# Duda regulador velocidad para motor cc



## javielchispas (Nov 19, 2009)

Saludos.

Una duda sobre un motor de cc 40 v 7A 0,2 kW de una instalación que tengo que recuperar. 
La alimentación parte en 220v a un transformador, y de ahí a dos puentes de diodos, uno al rotor y otro al estator. Lo he probado y funciona perfectamente.

El caso es que me falta por poner una placa que tiene para regular la velocidad. Esta placa tiene un triac TIC 263M, que por lo que he podido ver es de 600v 25A, y algún pequeño condensador. Tiene 4 terminales, entiendo que 2 de entrada y 2 de salida.

Dos preguntas simples para vosotros:

 - ¿donde coloco el regulador, entre la alimentación a 220 y el trafo, o a la salida de los 40 v c.a. de este y antes de los puentes rectificadores?. Sospecho que lo primero.

 - ¿Cómo sé cúales son los terminales de entrada y los de salida de la placa reguladora (a qué patilla del triac va la entrada p.ej. ?.)

Incluyo foto


----------



## tecnogirl (Nov 21, 2009)

El regulador iria despues del trafo. En cuanto a las terminales no opino hasta no tener el esquema del circuito del regulador. La tienes ?. Salu2.


----------



## javielchispas (Nov 24, 2009)

Gracias por tu respuesta tecnogirl.
¿Alguien más puede darme una opinión sin esquema?


----------



## javielchispas (Nov 26, 2009)

La cara B:

http://img268.imageshack.us/img268/4845/26112009002c.jpg


----------



## javielchispas (Dic 7, 2009)

¿Algún valiente que me diera otra opinión?


----------



## RaFFa (Dic 7, 2009)

Hola,el regulador va en serie con el primario del transformador. No se por donde decirte que metas tensión, porque como ya ha dicho tecnogirl, no hay esquema, y sin eso... poco se puede hacer.


Un saludo


----------



## tecnogirl (Dic 9, 2009)

javiel: Date a la tarea de hacer el esquema del circuito. No parece nada complicado... Que tengas felices fiestas de Navidad.


----------



## MrCarlos (Dic 9, 2009)

Hola javelchispas

Analizando un poquito la segunda imagen, creo que la alimentación se conecta a las 2 terminales de tu derecha y la carga a las 2 terminales de tu izquierda.

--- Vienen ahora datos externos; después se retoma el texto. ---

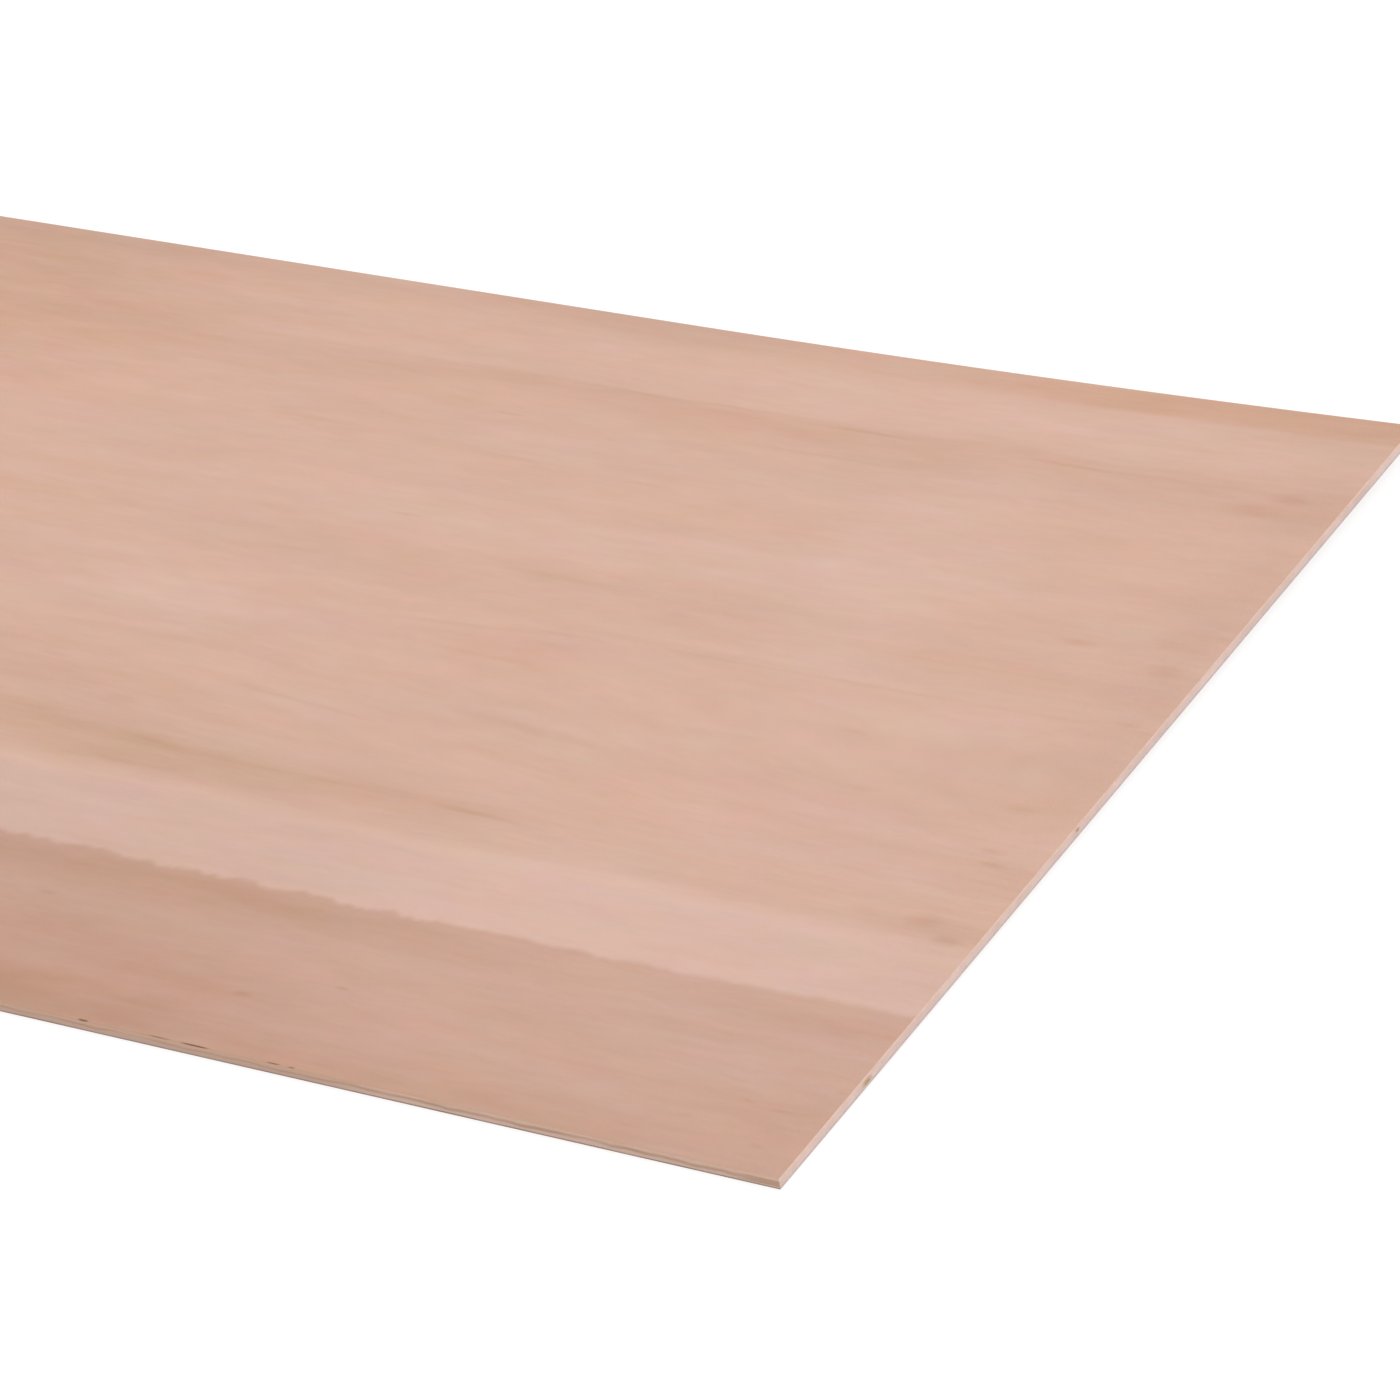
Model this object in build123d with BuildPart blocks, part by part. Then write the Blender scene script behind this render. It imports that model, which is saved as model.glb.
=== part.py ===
"""Thin three-ply plywood sheet, lying flat with its back right corner sprung up.

Frame: X along the length, Y across the width towards the back, Z up from the floor.
The origin is the middle of the underside.
"""
from build123d import *
import os

# Cut size of the sheet
sheet_length = 1829
sheet_width = 607

# Veneers, from the floor up, glued face to face
back_thickness = 1.3
core_thickness = 2.9
face_thickness = 1.3

# The back edge rises in a curve over the last stretch before the right end.
# The front edge stays straight, so the sheet is twisted in between.
bend_length = 400
corner_lift = 7.3

# The sawn corners are worn a little round
corner_radius = 1.2

# Chips that the saw tore out of the face veneer along its front arris:
# the distance of each chip's middle from the right end, and its length
saw_chips = ((247, 10), (291, 12), (310, 13), (351, 5))
chip_reach = 0.8
chip_depth = 0.6

# Pit in the core veneer, where the saw cut through a knot at the right end
knot_from_front = 74
knot_width = 7
knot_reach = 1.5

# Heights of the glue lines and of the face
core_bottom = back_thickness
face_bottom = core_bottom + core_thickness
face_top = face_bottom + face_thickness

# Planes of the two long edges, and where the bend starts
front_edge = Plane.XZ.offset(sheet_width / 2)
back_edge = Plane.XZ.offset(-sheet_width / 2)
left_end = -sheet_length / 2
right_end = sheet_length / 2
bend_start = right_end - bend_length
bend_middle = right_end - bend_length / 2


def long_edge(plane, bottom, thickness, lift):
    """Outline of one veneer on a long edge: level, then curving up by the lift."""
    top = bottom + thickness
    with BuildSketch(plane) as outline:
        with BuildLine():
            Line((left_end, top), (left_end, bottom))
            Line((left_end, bottom), (bend_start, bottom))
            Bezier((bend_start, bottom), (bend_middle, bottom), (right_end, bottom + lift))
            Line((right_end, bottom + lift), (right_end, top + lift))
            Bezier((right_end, top + lift), (bend_middle, top), (bend_start, top))
            Line((bend_start, top), (left_end, top))
        make_face()
    return outline.sketch


def veneer_sections(bottom, thickness):
    """The same veneer on the straight front edge and on the curved back edge."""
    front = long_edge(front_edge, bottom, thickness, 0)
    back = long_edge(back_edge, bottom, thickness, corner_lift)
    return [front, back]


with BuildPart() as back_veneer:
    loft(veneer_sections(0, back_thickness), ruled=True)
    fillet(back_veneer.edges().filter_by(Axis.Z), radius=corner_radius)

with BuildPart() as core_veneer:
    loft(veneer_sections(core_bottom, core_thickness), ruled=True)
    fillet(core_veneer.edges().filter_by(Axis.Z), radius=corner_radius)
    with BuildSketch(Plane((right_end, knot_from_front - sheet_width / 2, core_bottom))):
        Ellipse(knot_reach, knot_width / 2)
    extrude(amount=core_thickness + corner_lift, mode=Mode.SUBTRACT)

with BuildPart() as face_veneer:
    loft(veneer_sections(face_bottom, face_thickness), ruled=True)
    fillet(face_veneer.edges().filter_by(Axis.Z), radius=corner_radius)
    for from_right_end, chip_length in saw_chips:
        chip_floor = Plane((right_end - from_right_end, -sheet_width / 2, face_top - chip_depth))
        with BuildSketch(chip_floor):
            with BuildLine():
                Line((chip_length / 2, 0), (-chip_length / 2, 0))
                ThreePointArc((-chip_length / 2, 0), (0, chip_reach), (chip_length / 2, 0))
            make_face()
        extrude(amount=2 * chip_depth, mode=Mode.SUBTRACT)

os.makedirs("parts", exist_ok=True)
for label, ply in (
    ("back_veneer", back_veneer),
    ("core_veneer", core_veneer),
    ("face_veneer", face_veneer),
):
    ply.part.label = label
    export_step(ply.part, f"parts/{label}.step")
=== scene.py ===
"""A thin sheet of three-ply hardwood plywood, lying on the floor with one corner sprung up."""
from math import radians

import bmesh
import bpy
from mathutils import Matrix, Vector


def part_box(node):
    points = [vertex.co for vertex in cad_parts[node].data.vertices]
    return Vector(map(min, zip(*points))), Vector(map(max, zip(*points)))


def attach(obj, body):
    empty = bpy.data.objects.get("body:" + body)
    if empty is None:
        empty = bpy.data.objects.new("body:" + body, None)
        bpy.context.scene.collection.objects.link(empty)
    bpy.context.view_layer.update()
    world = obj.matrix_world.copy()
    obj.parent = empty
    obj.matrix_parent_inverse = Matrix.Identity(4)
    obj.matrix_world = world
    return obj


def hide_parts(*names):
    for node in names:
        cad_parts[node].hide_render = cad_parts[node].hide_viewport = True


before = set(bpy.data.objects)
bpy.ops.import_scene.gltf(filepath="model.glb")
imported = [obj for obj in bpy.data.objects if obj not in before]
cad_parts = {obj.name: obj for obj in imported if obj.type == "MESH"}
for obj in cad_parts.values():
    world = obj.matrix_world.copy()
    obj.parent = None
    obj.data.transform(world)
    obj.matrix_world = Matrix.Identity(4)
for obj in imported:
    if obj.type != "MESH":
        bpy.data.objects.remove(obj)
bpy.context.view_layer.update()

# The back veneer: the lowest of the three, rotary-cut hardwood with its grain along the
# sheet. It lies on the floor, and rises with the sprung corner at the back right. The
# other two veneers are pressed to the same shape, one on top of the other.
(left_end, front_edge, back_bottom), (right_end, back_edge, sprung_top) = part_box("back_veneer")
back_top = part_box("core_veneer")[0][2]
sheet_length = right_end - left_end
sheet_width = back_edge - front_edge
corner_lift = sprung_top - back_top
bend_length = 0.400
bend_start = right_end - bend_length
bend_steps = 40
level_steps = 24
cross_steps = 16
corner_radius = 0.0012
arris_wear = 0.0003
hair = 0.00002


def pick(piece, test, kind="verts"):
    """In edit mode, select the points or edges that lie where the test says, and nothing else."""
    shape = bmesh.from_edit_mesh(piece.data)
    for part in (*shape.verts, *shape.edges, *shape.faces):
        part.select = False
    for part in getattr(shape, kind):
        corners = [part.co] if kind == "verts" else [end.co for end in part.verts]
        part.select = all(test(corner) for corner in corners)
    shape.select_flush(True)
    bmesh.update_edit_mesh(piece.data)


def slice_through(place, direction):
    """Cut the whole piece along a plane, which leaves a row of new points there."""
    bpy.ops.mesh.select_all(action="SELECT")
    bpy.ops.mesh.bisect(plane_co=place, plane_no=direction)


def press_veneer(name, bottom, top):
    """A level board, then its bend in short steps, each lifting the back corner a little more."""
    bpy.ops.object.select_all(action="DESELECT")
    middle = ((left_end + bend_start) / 2, (front_edge + back_edge) / 2, (bottom + top) / 2)
    level_size = (bend_start - left_end, sheet_width, top - bottom)
    bpy.ops.mesh.primitive_cube_add(size=1, location=middle, scale=level_size)
    veneer = bpy.context.object
    veneer.name = name
    veneer.data.name = name
    bpy.ops.object.transform_apply(location=True, rotation=True, scale=True)
    bpy.ops.object.mode_set(mode="EDIT")
    bpy.ops.mesh.select_mode(type="VERT")
    step = bend_length / bend_steps
    for count in range(bend_steps):
        end = bend_start + count * step
        pick(veneer, lambda point: point.x > end - hair)
        bpy.ops.mesh.extrude_region_move(TRANSFORM_OT_translate={"value": (step, 0, 0)})
        pick(veneer, lambda point: point.x > end + hair and point.y > 0)
        rise = corner_lift * ((count + 1) ** 2 - count**2) / bend_steps**2
        bpy.ops.transform.translate(value=(0, 0, rise))
    for count in range(1, level_steps):
        place = left_end + (bend_start - left_end) * count / level_steps
        slice_through((place, 0, 0), (1, 0, 0))
    for count in range(1, cross_steps):
        place = front_edge + sheet_width * count / cross_steps
        slice_through((0, place, 0), (0, 1, 0))
    return veneer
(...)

Estas terminales son las que aparecen en la parte superior de la imagen, en realidad son 3, las de los extremos se ven que van hacia el Triac y la del Centro solo es un puente. (Aparenta una “A” invertida)

Si enviaras unas imágenes con mayor definición(Tomadas mas de cerca) te podría hacer el diagrama. Por ejemplo, la que tiene el disipador tomarla mas de cerca pero de la parte donde se verían más claros los componentes. De la otra tomarla mas de cerca donde se ven varias pistas de conexión, 

saludos
a sus ordenes


----------



## javielchispas (Dic 10, 2009)

Gracias a todos. Voy a conectarlo pues pasando la fase de alimentación del primario por los terminales extremos, y este fin de semana os contaré. Procuraré sacar un esquema con la lista de componentes, por si a alguien le interesa. 
Saludos.


----------



## El nombre (Dic 10, 2009)

Ese circuito es el mismo que usa CEBEK. Puedes ver la entrada y la salida en alguna de sus fotos.Tambien puede ver el datasheet del triac y acertar en la conexión.


----------